Eikmeier and her critics say they want the same thing: a media environment that offers up richer and more complex depictions of Muslim and Arab characters and countries. The question, then, is how best to get there. Eikmeier has cited her experience in the Army and her relationship with her Saudi Arabian teacher as her inspiration for “Alice In Arabia.” While Ahmed acknowledged that “it’s not that white people can’t write sensitive stuff, and it’s not that being Muslim automatically makes your stuff good,” he suggested Eikmeier’s experiences were not necessarily a substitute for Muslim perspectives.

At issue is not just how much exposure Eikmeier had, either, but what type. In my conversations with Hooper and Ahmed, both brought up her military service as a kind of experience that might produce a warped perspective on countries like Saudi Arabia. Eikmeier seems to have seen her time in the Army as a ticket that got her access to a country where she might not have spent much time otherwise, rather than as a process of indoctrination. To Hooper and Ahmed, the military’s approach to the Middle East is not neutral. Instead, it frequently relies on stories that paint the region as barbaric and backwards, a narrative that justifies sending troops there.

Imagination is absolutely a powerful tool, and Eikmeier’s experience should not be construed to discourage white writers–or any writers, really–from venturing beyond their own perspectives to try to create characters unlike themselves. But the response to “Alice In Arabia” suggests that writers who are working beyond their experience have to be careful if they want to be credible to the communities they are portraying. Not all credentials seem equally impressive. And not all research and source materials come across as unbiased. Doing the work to educate yourself is absolutely critical, no matter what kind of fictional world you want to build, or what kinds of characters you want to conjure into existence. But the kind and quality of that work matters.

That those pitfalls exist for white writers does suggest that it might help to have more writers of color–and writers with a wider array of life experience, period–working behind the scenes, so writers can learn from each other, and be challenged to clear higher bars. Hooper and Ahmed agree that one important reform would be a greater Muslim and Arab presence in Hollywood, be it in writers’ rooms and directors’ chairs, marketing departments, or executive ranks.
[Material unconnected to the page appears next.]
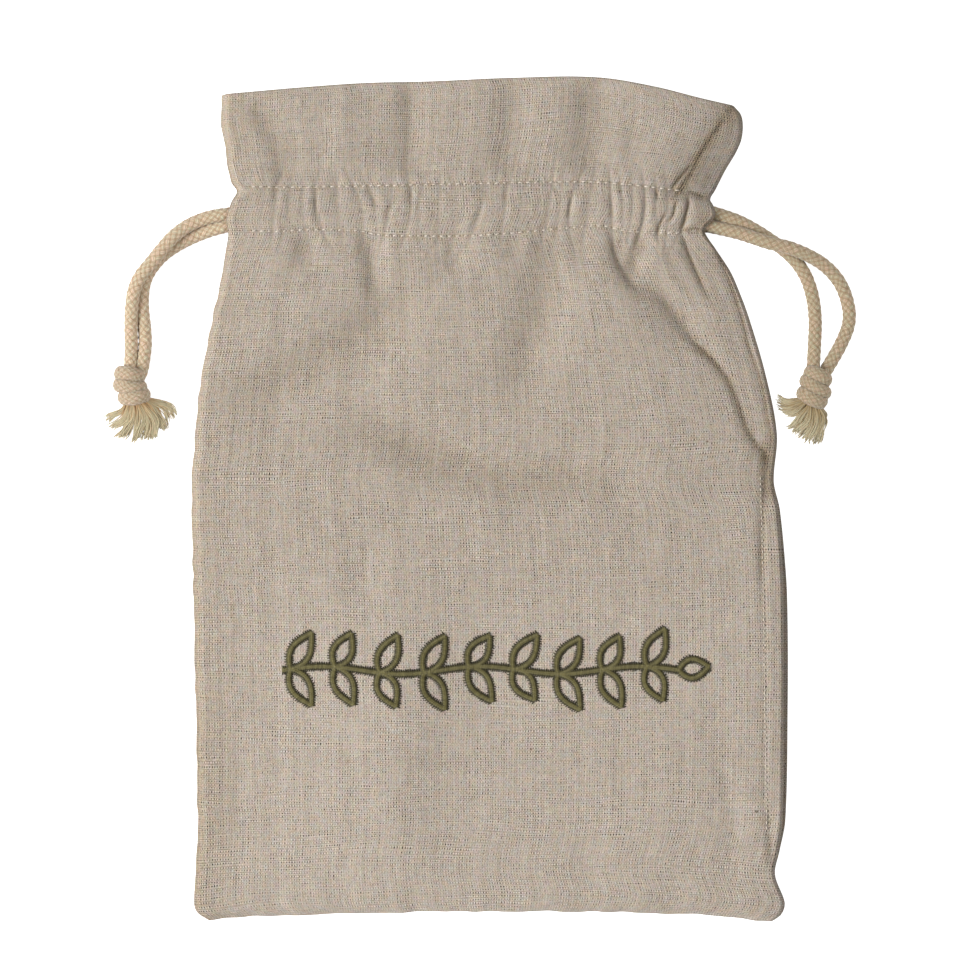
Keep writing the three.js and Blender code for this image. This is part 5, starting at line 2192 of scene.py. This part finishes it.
@dataclass
class Studio:
    """The white table, the soft light and the camera straight above."""

    finish: TableFinish = TableFinish()
    lens: float = 200.0
    sensor: float = 36.0
    view_width: float = 465.5
    view_middle: float = 4.5
    cloth_height: float = 6.0
    room_light: float = 0.32
    table_half: float = 4000.0
    key_place: Spot = (-3.9, -0.55, 3.08)
    key_size: float = 2.6
    key_power: float = 275.0
    fill_place: Spot = (3.6, 0.4, 3.4)
    fill_size: float = 3.0
    fill_power: float = 125.0

    def build(self) -> None:
        """Make the table, the world, the lights and the camera."""
        self.add_table()
        self.add_world()
        self.add_light("key_light", self.key_place, self.key_size, self.key_power)
        self.add_camera()

    def fill(self, pieces: Iterable[Piece]) -> None:
        """Add a soft lamp on the other side that lights the pale cotton pieces alone.

        Args:
            pieces: The cords, the knots and the tassels.
        """
        lamp = self.add_light("fill_light", self.fill_place, self.fill_size, self.fill_power)
        lit = bpy.data.collections.new("fill_lit_pieces")
        for piece in pieces:
            lit.objects.link(piece)
        lamp.light_linking.receiver_collection = lit

    def add_table(self) -> None:
        """Make the glowing table top that the camera sees, and under it the one that reflects the light."""
        table = self.table_top("studio_table", self.finish, 0.3)
        table.visible_diffuse = False
        table.visible_shadow = False
        reflector = self.table_top("studio_reflector", TableFinish("matt_table", 0.0), 0.6)
        reflector.visible_camera = False

    def table_top(self, name: str, finish: TableFinish, drop: float) -> Piece:
        """Make one wide flat top.

        Args:
            name: Its name.
            finish: Its finish.
            drop: How far it lies under the sack, in millimetres.

        Returns:
            The object.
        """
        shell = Shell()
        half = self.table_half
        square = [[-half, -half, -drop], [half, -half, -drop], [half, half, -drop], [-half, half, -drop]]
        shell.add(np.array(square), [(0, 1, 2, 3)])
        made = shell.build(name, finish.make(), False)
        return made

    def add_world(self) -> None:
        """Make the even light of the room."""
        world = bpy.data.worlds.new("studio_room")
        world.use_nodes = True
        light = world.node_tree.nodes["Background"].inputs
        light["Color"].default_value = (1.0, 1.0, 1.0, 1.0)
        light["Strength"].default_value = self.room_light
        bpy.context.scene.world = world
        bpy.context.scene.view_settings.view_transform = "Standard"

    def add_light(self, name: str, place: Spot, size: float, power: float) -> Piece:
        """Add a square lamp that looks at the middle of the sack.

        Args:
            name: Name of the lamp.
            place: Where it stands, in metres.
            size: Length of its sides.
            power: Its power in watts.

        Returns:
            The lamp.
        """
        lamp = bpy.data.lights.new(name, "AREA")
        lamp.size = size
        lamp.energy = power
        made = bpy.data.objects.new(name, lamp)
        made.location = place
        away = np.array(place) / np.linalg.norm(place)
        made.rotation_euler = (math.acos(away[2]), 0.0, math.atan2(away[1], away[0]) + math.pi / 2)
        bpy.context.scene.collection.objects.link(made)
        return made

    def add_camera(self) -> None:
        """Add the camera, straight above the sack."""
        camera = bpy.data.cameras.new("camera")
        camera.lens = self.lens
        camera.sensor_width = self.sensor
        camera.clip_start = 0.01
        made = bpy.data.objects.new("camera", camera)
        distance = self.view_width * self.lens / self.sensor
        made.location = (0.0, self.view_middle * MM, (distance + self.cloth_height) * MM)
        bpy.context.scene.collection.objects.link(made)
        bpy.context.scene.camera = made


def settle(piece: Piece, slot: Slot, *nodes: str) -> Piece:
    """Say what a piece rides on and which CAD nodes it stands for, and hide those nodes.

    Args:
        piece: The piece.
        slot: Not used.
        nodes: The CAD nodes that it replaces.

    Returns:
        The piece.
    """
    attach(piece, "root")
    if nodes:
        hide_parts(*nodes)
    triangles = sum(len(face.vertices) - 2 for face in piece.data.polygons)
    LOG.info("%s: %d triangles, stands for %s", piece.name, triangles, ", ".join(nodes) or "no node")
    return piece


def knots() -> tuple[list[CordKnot], list[FrayedTassel]]:
    """Lay out the two knots and their tassels.

    Returns:
        The knots, left and right, and the tassels.
    """
    left = CordKnot(Side.LEFT, -170.2, 54.0, 4.0, (
        Turn(5.0, -15.0, 4.5, -0.5, 0.7), Turn(-0.2, -13.0, 5.2, -0.7, -0.6), Turn(-5.0, 3.0, 5.0, 0.9, -0.9),
    ))
    right = CordKnot(Side.RIGHT, 154.2, 53.4, -22.0, (
        Turn(5.2, -6.0, 4.3, -0.6, 0.6), Turn(0.2, -14.0, 5.4, 0.2, -0.5), Turn(-5.0, -4.0, 5.0, 0.6, -0.8),
    ))
    tassels = [
        FrayedTassel(left, ((-1.6, -6.0), (5.2, -6.0)), (
            Lock((-12.7, -15.8), 2.6, 0.8), Lock((-9.4, -20.6), 4.2, 1.4), Lock((-6.4, -24.6), 4.4, 0.7),
            Lock((-4.0, -24.4), 3.0, 1.6), Lock((-0.3, -26.8), 3.4, 0.8), Lock((3.4, -24.3), 4.0, 1.7),
            Lock((7.3, -25.3), 4.4, 0.8), Lock((11.1, -24.4), 4.6, 1.6), Lock((15.4, -21.2), 4.2, 0.7),
            Lock((18.0, -16.4), 2.2, 0.4), Lock((20.8, -13.8), 3.4, 1.2),
        ), 31),
        FrayedTassel(right, ((-4.2, -5.6), (1.8, -7.6)), (
            Lock((-17.6, -5.0), 4.0, 1.2), Lock((-17.2, -9.3), 3.8, 0.6), Lock((-15.0, -12.6), 3.6, 1.4),
            Lock((-12.2, -19.6), 4.2, 0.7), Lock((-8.8, -22.6), 4.4, 1.5), Lock((-5.5, -24.5), 4.0, 0.7),
            Lock((-1.9, -26.8), 4.0, 1.5), Lock((1.0, -26.8), 3.4, 0.7), Lock((3.2, -23.0), 3.0, 1.4),
            Lock((4.2, -18.5), 2.4, 0.6),
        ), 38, 0.3),
    ]
    return [left, right], tassels


def main() -> None:
    """Build every sub-assembly in order."""
    logging.basicConfig(level=logging.INFO, format="%(name)s: %(message)s")
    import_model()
    studio = Studio()
    studio.build()
    # The left cords take a lighter copy of the cotton: painted light on the side of the key lamp
    cotton = {
        Side.LEFT: CottonFinish(
            "painted_lit_cotton_cord", linear(196, 179, 156), linear(148, 112, 72), linear(201, 193, 172),
            linear(209, 171, 148), linear(187, 180, 147), fibre=0.9, bright=1.08),
        Side.RIGHT: CottonFinish(fibre=0.9),
    }
    # The knots take a darker copy of each side's cotton: painted shade
    tied = {
        side: replace(finish, name="tied_" + finish.name, bright=0.93).make()
        for side, finish in cotton.items()
    }
    loose = {
        Side.LEFT: CottonFinish(
            "loose_cotton", linear(200, 181, 145), linear(182, 132, 76), linear(198, 191, 158),
            deep_share=0.8, deep_to=1.0, fibre=0.5, softness=0.0, yarn_dark=0.0).make(),
        Side.RIGHT: CottonFinish(
            "shaded_loose_cotton", linear(184, 170, 140), linear(148, 124, 84), linear(184, 177, 150),
            deep_share=0.85, deep_to=1.0, fibre=0.5, softness=0.0, yarn_dark=0.0).make(),
    }
    drawcords = Drawcords()
    cords = drawcords.build({side: finish.make() for side, finish in cotton.items()})
    ends: dict[Side, list[Piece]] = {}
    for knot, tassel in zip(*knots()):
        ends[knot.side] = [knot.build(tied[knot.side]), tassel.build(loose[knot.side])]
    drawcords.declare(cords)
    studio.fill([*cords.values(), *ends[Side.LEFT], *ends[Side.RIGHT]])
    shape = SackShape()
    cloths = SackCloth(shape).build()
    sewing = [CasingStitches(shape).build(), SeamStitches(shape).build()]
    garland = LeafGarland(shape).build()


if __name__ == "__main__":
    main()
Racial and ethic breakdowns of people in important behind-the-scenes roles in the entertainment industry do not typically separate out people of Arab and Middle Eastern descent. Instead, they are grouped into the vanishingly tiny “other” categories along with Native Americans, Pacific Islanders, and people of mixed race. Sometimes, they are even lumped in with people of color in general in reports like the 2012 Directors Guild Of America census of television directors, which found that just 17 percent of television episodes were directed by non-whites. And there are no such censuses by religion, making it hard to know what sort of representation Muslims have gained in these influential positions. Whatever the figures are, it seems obvious that they are quite small.

Even before the “Alice In Arabia” disaster, issues of Muslim and Arab representation were on the agenda for ABC Family’s parent company. Earlier this year, the Muslim Public Affairs Council had announced a collaboration with Disney and ABC to help develop young Muslim television writers, in part so they will be have a better shot of winning slots in the company’s writers’ programs. The organization says candidates submitted “dozens of scripts.” That may not be enough to offset the ocean of projects floating around Hollywood, but at least it is a start.
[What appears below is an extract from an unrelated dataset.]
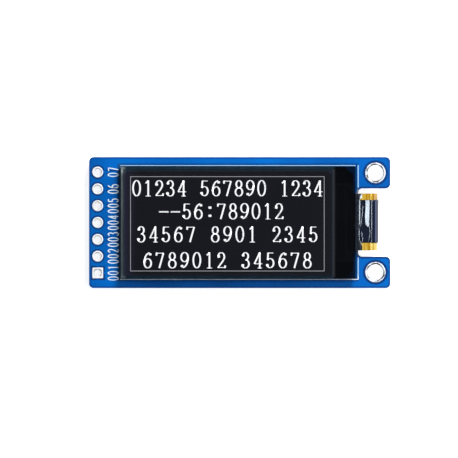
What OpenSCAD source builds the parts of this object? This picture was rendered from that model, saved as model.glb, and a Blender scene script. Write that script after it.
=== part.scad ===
// Small monochrome OLED display module. A two-pane glass panel sits on a blue circuit
// board, and its flex folds through a notch in the board's end and is soldered to the back.
// The module lies on its back, display up (+Z). The origin is on the resting plane,
// under the middle of the board. +X runs from the pin header to the flex. Millimetres.

/* [Board] */
// Length of the board left bare of the glass, at the header end
header_strip = 4.75; // [4.2:0.01:6]
// Width of the board outside the metal ring of a mounting hole
lug_side = 0.85; // [0.6:0.05:2]
// Width of the board between the notch and the metal ring of a mounting hole
lug_inner = 0.8; // [0.5:0.05:1.5]
// Length of the board beyond the metal ring of a mounting hole, at the flex end
lug_end = 0.7; // [0.5:0.05:2]
// Thickness of the bare board
board_t = 1.2; // [0.8:0.1:1.6]
// Radius of the board's outer corners
board_corner_r = 0.7; // [0.4:0.05:1.2]
// Gap between the flex and each side of the notch
notch_room = 0.85; // [0.5:0.05:1.2]
// Length of the notch, in from the flex end
notch_l = 4.84; // [4.4:0.02:5.2]
// Radius in the notch's inner corners
notch_r = 0.6; // [0.3:0.05:1]

/* [Plated holes] */
// Spacing of the header holes
header_pitch = 2.54; // [2.2:0.02:2.6]
// Distance of the header holes from the board's end
header_inset = 1.3; // [1.2:0.01:1.5]
// Finished diameter of a header hole
header_hole_d = 1.0; // [0.8:0.05:1.1]
// Diameter of a header pad, and the side of the square first pad
header_pad_d = 1.66; // [1.5:0.02:1.8]
// Finished diameter of a mounting hole
mount_hole_d = 2.4; // [2:0.1:2.6]
// Diameter of the bare metal ring round a mounting hole
mount_pad_d = 3.1; // [2.9:0.1:3.5]
// Wall of the plating in a hole
plating_t = 0.05; // [0.03:0.01:0.08]

/* [Copper and ink] */
// Thickness of the copper, with the lacquer over it
copper_t = 0.035; // [0.02:0.005:0.07]
// Bare margin between the copper fill and the board's edge
fill_margin = 0.28; // [0.2:0.02:0.4]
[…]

And even if Muslims and Arabs are not formally on the payroll, Hooper offered up a reminder that studios, writers, and directors do not have to do all the work themselves–any number of organizations and people are available as resources. CAIR had to work for two years to convince Paramount Pictures that “The Sum Of All Fears,” an adaptation of the Tom Clancy novel of the same name, should have white supremacists as its antagonists, rather than the book’s Arab nationalist villains. Dreamworks, by contrast, actively solicited input from Muslim groups on how to handle “The Prince of Egypt,” which depicted Moses, who Muslims consider a prophet — some Sunni Muslims oppose depictions of both the prophets and Muhammad, a subject of debate in both Muslim scriptural tradition and in secular politics.
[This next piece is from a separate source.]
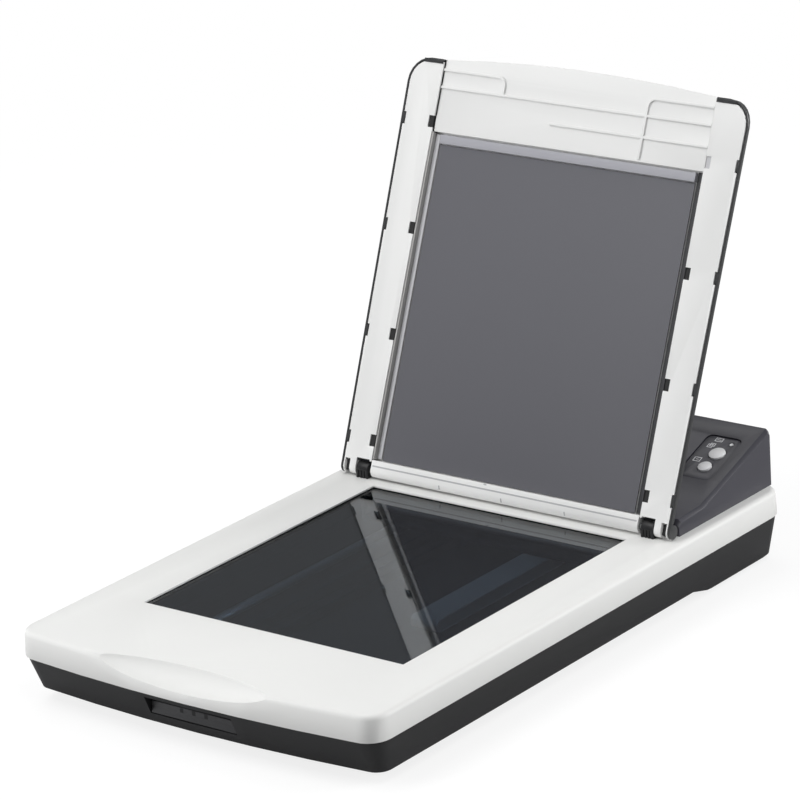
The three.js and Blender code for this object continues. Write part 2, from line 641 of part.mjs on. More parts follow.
// Hinges
function makeHingeBlock(side) {
  const x = inOrder(side * blockInner, side * (blockInner + block.width));
  const radius = lid.hingeDepth;
  const post = box(...x, hingeY - radius, hingeY + block.rearReach, coverTop, hingeZ);
  const crown = rodAlongX(radius, ...x, hingeY, hingeZ);
  const pitch = block.width / (block.grooves + 1);
  const grooves = [];
  for (let i = 1; i <= block.grooves; i++) {
    const middle = x[0] + i * pitch;
    grooves.push(box(middle - block.groove / 2, middle + block.groove / 2, hingeY - radius - fit.overrun,
      hingeY - radius + block.grooveDepth, coverTop - fit.overrun, hingeZ));
  }
  const bore = rodAlongX(pin.radius + pin.play, x[0] - fit.overrun, x[1] + fit.overrun, hingeY, hingeZ,
    smooth.smallSides);
  return cut(joined(post, crown), bore, ...grooves);
}

// The lid is drawn lying closed about its hinge line: +Y to the hinge, face down at -hingeDepth
const faceZ = -lid.hingeDepth;
const lidY = (distance) => -distance;
const lidHalf = (distance) => halfWidth - lid.rootMargin
  + ((lid.rootMargin - lid.tipMargin) * (distance + lid.hingeToRoot)) / (lidTip + lid.hingeToRoot);

function lidOutline(inset, root) {
  const radius = lid.cornerRadius - inset;
  const tip = lidTip - inset;
  const x = lidHalf(tip) - inset;
  const rootX = lidHalf(root) - inset;
  const quarter = Math.PI / 2;
  return [
    ...arc(-x + radius, lidY(tip - radius), radius, Math.PI, Math.PI + quarter, smooth.cornerSteps),
    ...arc(x - radius, lidY(tip - radius), radius, -quarter, 0, smooth.cornerSteps),
    [rootX, lidY(root)], [-rootX, lidY(root)],
  ];
}

function crownOutline(inset, bottom) {
  const half = halfWidth - lid.tipMargin + fit.skin;
  const points = [[-half, bottom], [half, bottom]];
  const steps = smooth.bowSteps * 2;
  for (let i = 0; i <= steps; i++) {
    const share = Math.cos((Math.PI * i) / steps);
    const rise = lid.crown * (1 - Math.abs(share) ** lid.crownPower);
    points.push([half * share, faceZ + lid.edgeThickness + rise - inset]);
  }
  return points;
}

function lidSideProfile(inset, bottom, root) {
  const full = faceZ + lid.edgeThickness + lid.crown - inset;
  const tipTop = faceZ + lid.tipThickness - inset;
  return [
    [lidY(root), bottom], [lidY(root), faceZ + lid.rootThickness - inset],
    [lidY(root + lid.swell), full],
    [lidY(lidTip - lid.tipSlope), full], [lidY(lidTip), tipTop], [lidY(lidTip + fit.overrun), bottom],
  ];
}

function knuckle(radius, x0, x1) {
  const ends = inOrder(x0, x1);
  return rodAlongX(radius, ...ends, 0, 0);
}

const knuckleRadius = lid.hingeDepth;
const shellRoot = knuckleRadius + fit.run;
const pillarInner = blockInner + block.width + fit.run;
const barOuter = blockInner - fit.run;

function lidBlock(inset, root, bottom) {
  const wide = halfWidth + fit.overrun;
  return prism(lidOutline(inset, root), bottom, -faceZ + lid.crown + lid.edgeThickness)
    .intersect(prismY(crownOutline(inset, bottom), lidY(lidTip + fit.overrun), lidY(root - fit.overrun)))
    .intersect(prismX(lidSideProfile(inset, bottom, root), -wide, wide));
}

const clipPitch = (lidTip - clip.last - clip.first) / (clip.count - 1);
const clipPlaces = Array.from({ length: clip.count }, (_, i) => clip.first + i * clipPitch);

function makeLidShell() {
  const outer = lidBlock(0, shellRoot, faceZ);
  const cavity = lidBlock(lid.wall, shellRoot - fit.overrun * 2, faceZ - fit.overrun);
  const lipGate = box(-railInner - fit.seat, railInner + fit.seat, lidY(lidTip + fit.overrun),
    lidY(lidTip - lid.cornerRadius), faceZ - fit.overrun,
      faceZ + inner.topRecess + inner.lipThickness + fit.seat);
  const ears = [-1, 1].map((side) => {
    const outerX = side * lidHalf(0);
    const innerX = side * (lidHalf(0) - lid.wall);
    const ends = inOrder(outerX, innerX);
    const arm = box(...ends, lidY(shellRoot + fit.overrun), 0, faceZ, faceZ + lid.edgeThickness + fit.seat);
    return joined(knuckle(knuckleRadius, ...ends), arm);
  });
  const hooks = clipPlaces.flatMap((along) => [-1, 1].map((side) => {
    const edge = side * (lidHalf(along) - lid.wall / 2);
    const tip = side * (lidHalf(along) - lid.wall - clip.reach);
    const ends = inOrder(edge, tip);
    return box(...ends, lidY(along + clip.length / 2), lidY(along - clip.length / 2), faceZ,
      faceZ + lid.wall);
  }));
  return joined(cut(outer, cavity, lipGate), ...ears, ...hooks);
}

function makeLidRail(side) {
  const edge = lid.wall + fit.seat;
  const outline = prism(lidOutline(edge, shellRoot), faceZ, faceZ + rail.thickness);
  const far = halfWidth;
  const keep = side > 0 ? [railInner, far] : [-far, -railInner];
  const strip = outline.intersect(box(...keep, lidY(lidTip), lidY(shellRoot), faceZ,
    faceZ + rail.thickness));
  const wallEnds = inOrder(side * railInner, side * (railInner + rail.wall));
  const wall = box(...wallEnds, lidY(lidTip - inner.topDepth), lidY(shellRoot), faceZ,
    faceZ + rail.wallDepth);
  const outerX = lidHalf(0) - edge;
  const ends = inOrder(side * pillarInner, side * outerX);
  const pillar = joined(knuckle(knuckleRadius, ...ends),
    box(...ends, lidY(shellRoot + knuckleRadius), 0, faceZ, faceZ + rail.thickness));
  const bore = knuckle(pin.radius + pin.play, side * (pillarInner - fit.overrun),
    side * (pillarInner + pin.overlap));
  const slots = clipPlaces.map((along) => {
    const near = side * (railInner - fit.overrun);
    const deep = side * (railInner + clip.slotWidth);
    const span = inOrder(near, deep);
    return box(...span, lidY(along + clip.slotLength / 2), lidY(along - clip.slotLength / 2),
      faceZ - fit.overrun, faceZ + rail.wallDepth - rail.thickness);
  });
  const hingeGap = box(...inOrder(side * barOuter, side * pillarInner), lidY(rail.hingeGap), lidY(0),
    faceZ - fit.overrun, faceZ + rail.wallDepth + fit.overrun);
  const slotStart = pillarInner + pin.overlap + fit.seat;
  const pillarSlot = box(...inOrder(side * slotStart, side * (slotStart + rail.slot)),
    lidY(rail.slotHeight),
    lidY(-lid.hingeDepth - fit.overrun), faceZ - fit.overrun, faceZ + lid.hingeDepth + rail.thickness);
  const notches = clipPlaces.map((along) => {
    const outerEdge = side * (far + fit.overrun);
    const innerEdge = side * (lidHalf(along) - lid.wall - clip.reach - fit.seat);
    const span = inOrder(outerEdge, innerEdge);
    const half = clip.length / 2 + fit.seat;
    return box(...span, lidY(along + half), lidY(along - half), faceZ - fit.overrun,
      faceZ + lid.wall + fit.seat);
  });
  return cut(joined(strip, wall, pillar), bore, hingeGap, pillarSlot, ...slots, ...notches);
}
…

“When these things are in the can, it’s really tough to change them. You’ve really got to get them in the initial stages,” Hooper said. “If you’re not at the table when these pitches are being made, when these pilots are being planned, when these things are in the initial stages, you’re not going to have much impact down the road.” Hooper said that the most important thing is a balance of depictions, not on a project-by-project basis, but in the narrative mix as a whole. And he said he has no interest in any sort of rule that might ban negative depictions of Muslims or Middle Eastern countries. “If there are issues of women’s rights in the Muslim world, we’re on your side,” Hooper said. “We believe if women are denied rights in the Muslim world, that’s un-Islamic. If you discuss these things or portray these things in a way that shows the reality, that doesn’t indict the entire faith for some cultural practice, for some individual’s wrongdoing, we don’t have a problem with that.”

Ahmed adds a final suggestion: “The American girl or the American Proxy Girl snatched up by Arabs, it ends up borrowing language from stories about Indian captivity and stuff like that,” he said. “I think there are a lot more interesting stories that could be told, even if one wants to take aspects of any particular culture one finds problematic.”

That is a critically important point. Diversity is about the color and the gender of people who are writing and shooting television, but it is also about whether or not we tell the same stories, with the same dramatic beats, and the same resolutions over and over again. Changing the composition of writers’ rooms and the occupants of directors’ chairs would be a relatively easy task, if only the entertainment industry made the decision to do it. Yet pulling away from trusty old archetypes, and stories we know viewers respond to, is an entirely different challenge.